## Task details
Restate every line of the material, word for word.

## Given data
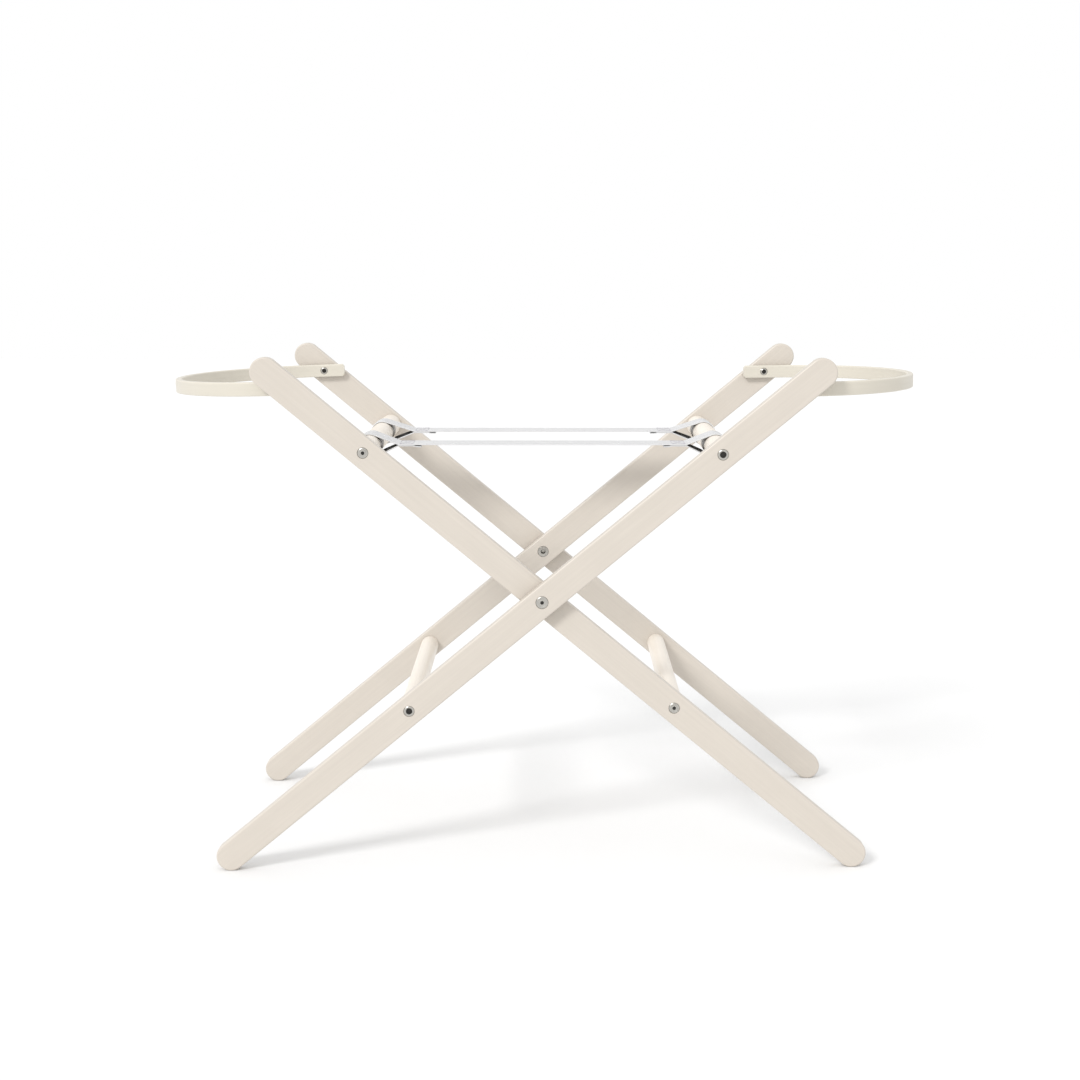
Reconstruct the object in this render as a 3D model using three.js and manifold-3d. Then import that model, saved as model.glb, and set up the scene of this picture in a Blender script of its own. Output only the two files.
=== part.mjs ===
// Folding stand for a moses basket or bassinet: two crossed wooden frames that scissor on a pair of
// pivot bolts, two webbing straps that carry the basket, and two hinged bentwood hoops around its ends.
// Millimetres, +Z up, X along the stand, Y from front to back. The origin is on the floor, midway.

import * as THREE from "three";
import { mergeVertices } from "three/addons/utils/BufferGeometryUtils.js";
import Module from "manifold-3d";

const wasm = await Module();
wasm.setup();

// ---------------------------------------------------------------- driving dimensions

const CLEARANCE = 0.3; // between pieces that touch

const LEG_WIDTH = 35;
const LEG_THICKNESS = 16.5;
const LEG_UPPER_LENGTH = 428.6; // pivot to the centre of the top rounded end
const LEG_LOWER_LENGTH = 493.9; // pivot to the centre of the bottom rounded end
const LEG_ANGLE = 39.7; // degrees above the floor
const LEG_EDGE = 2; // rounding of the long edges

const INNER_WIDTH = 385.5; // between the two legs of one frame
const WASHER_THICKNESS = 0.9; // between two pieces that turn on each other

const UPPER_BAR_DIAMETER = 28;
const UPPER_BAR_FROM_PIVOT = 278;
const LOWER_BAR_DIAMETER = 24;
const LOWER_BAR_FROM_PIVOT = 208.5;

const HOOP_SCREW_FROM_PIVOT = 396.5;
const HOOP_REACH = 166; // screw to the tip of the hoop
const HOOP_FRONT_TAIL = 14.5; // screw to the end of the hoop's front arm
const HOOP_REAR_TAIL = 28; // screw to the end of the hoop's rear arm
const HOOP_HEIGHT = 17;
const HOOP_THICKNESS = 8;
const HOOP_EDGE = 1.2;
const HOOP_CORNER = 2.5; // cut corners at the ends of the arms
const HOOP_FULLNESS = 2.07; // 2 is an ellipse, more is squarer
const LEFT_HOOP_TILT = -2; // degrees, negative droops
const RIGHT_HOOP_TILT = 1;

const STRAP_WIDTH = 50;
const STRAP_THICKNESS = 1.5;
const STRAP_SPACING = 184; // centre to centre
const FRONT_STRAP_SEAM_FROM_BAR = 36; // bar centre to where the loop's two layers meet
const REAR_STRAP_SEAM_FROM_BAR = 42.5;
const STRAP_SEAM_LENGTH = 28; // the doubled, sewn part
const STRAP_RISE = 3; // top of the strap above the bar's centre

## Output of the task
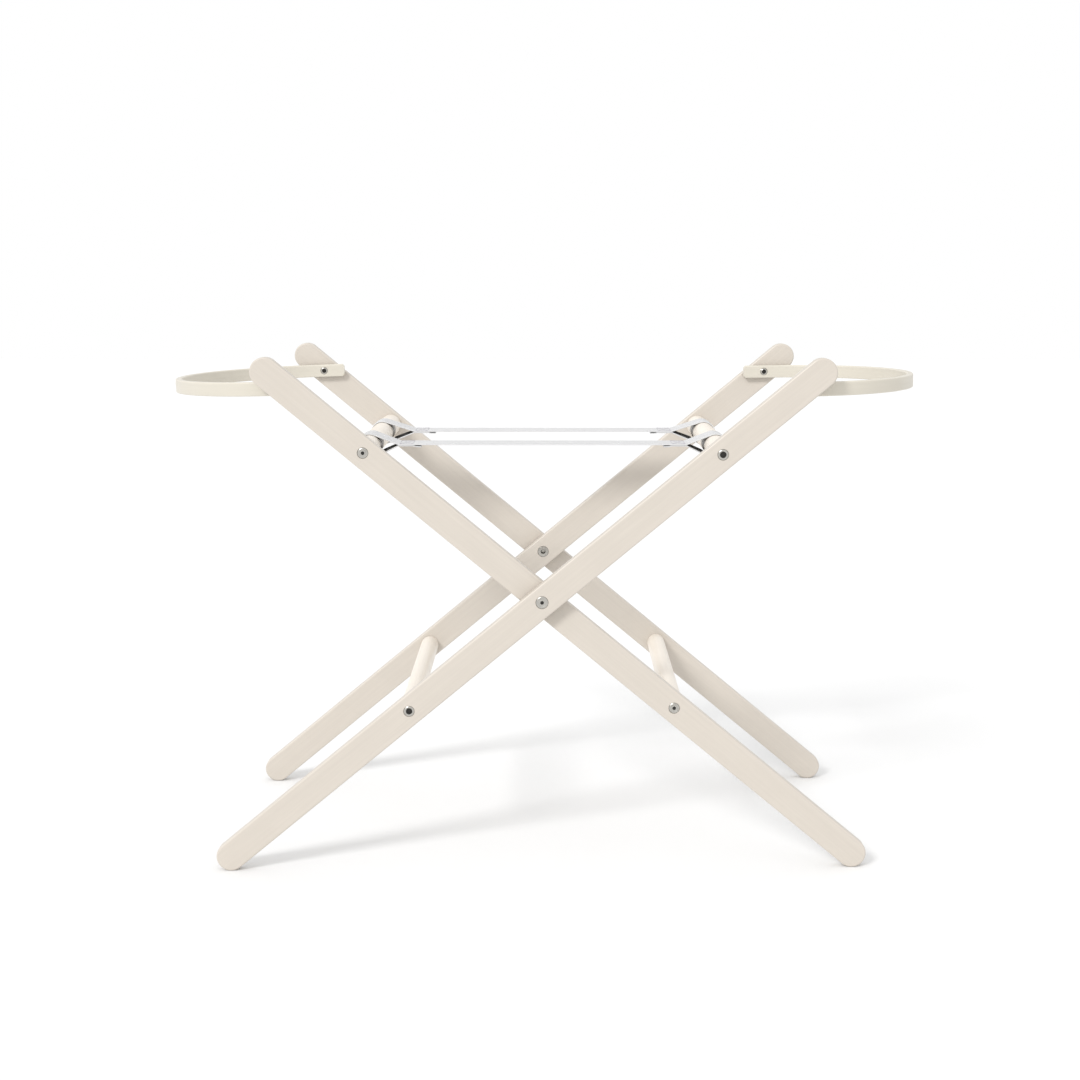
Reconstruct the object in this render as a 3D model using three.js and manifold-3d. Then import that model, saved as model.glb, and set up the scene of this picture in a Blender script of its own. Output only the two files.
=== part.mjs ===
// Folding stand for a moses basket or bassinet: two crossed wooden frames that scissor on a pair of
// pivot bolts, two webbing straps that carry the basket, and two hinged bentwood hoops around its ends.
// Millimetres, +Z up, X along the stand, Y from front to back. The origin is on the floor, midway.

import * as THREE from "three";
import { mergeVertices } from "three/addons/utils/BufferGeometryUtils.js";
import Module from "manifold-3d";

const wasm = await Module();
wasm.setup();

// ---------------------------------------------------------------- driving dimensions

const CLEARANCE = 0.3; // between pieces that touch

const LEG_WIDTH = 35;
const LEG_THICKNESS = 16.5;
const LEG_UPPER_LENGTH = 428.6; // pivot to the centre of the top rounded end
const LEG_LOWER_LENGTH = 493.9; // pivot to the centre of the bottom rounded end
const LEG_ANGLE = 39.7; // degrees above the floor
const LEG_EDGE = 2; // rounding of the long edges

const INNER_WIDTH = 385.5; // between the two legs of one frame
const WASHER_THICKNESS = 0.9; // between two pieces that turn on each other

const UPPER_BAR_DIAMETER = 28;
const UPPER_BAR_FROM_PIVOT = 278;
const LOWER_BAR_DIAMETER = 24;
const LOWER_BAR_FROM_PIVOT = 208.5;

const HOOP_SCREW_FROM_PIVOT = 396.5;
const HOOP_REACH = 166; // screw to the tip of the hoop
const HOOP_FRONT_TAIL = 14.5; // screw to the end of the hoop's front arm
const HOOP_REAR_TAIL = 28; // screw to the end of the hoop's rear arm
const HOOP_HEIGHT = 17;
const HOOP_THICKNESS = 8;
const HOOP_EDGE = 1.2;
const HOOP_CORNER = 2.5; // cut corners at the ends of the arms
const HOOP_FULLNESS = 2.07; // 2 is an ellipse, more is squarer
const LEFT_HOOP_TILT = -2; // degrees, negative droops
const RIGHT_HOOP_TILT = 1;

const STRAP_WIDTH = 50;
const STRAP_THICKNESS = 1.5;
const STRAP_SPACING = 184; // centre to centre
const FRONT_STRAP_SEAM_FROM_BAR = 36; // bar centre to where the loop's two layers meet
const REAR_STRAP_SEAM_FROM_BAR = 42.5;
const STRAP_SEAM_LENGTH = 28; // the doubled, sewn part
const STRAP_RISE = 3; // top of the strap above the bar's centre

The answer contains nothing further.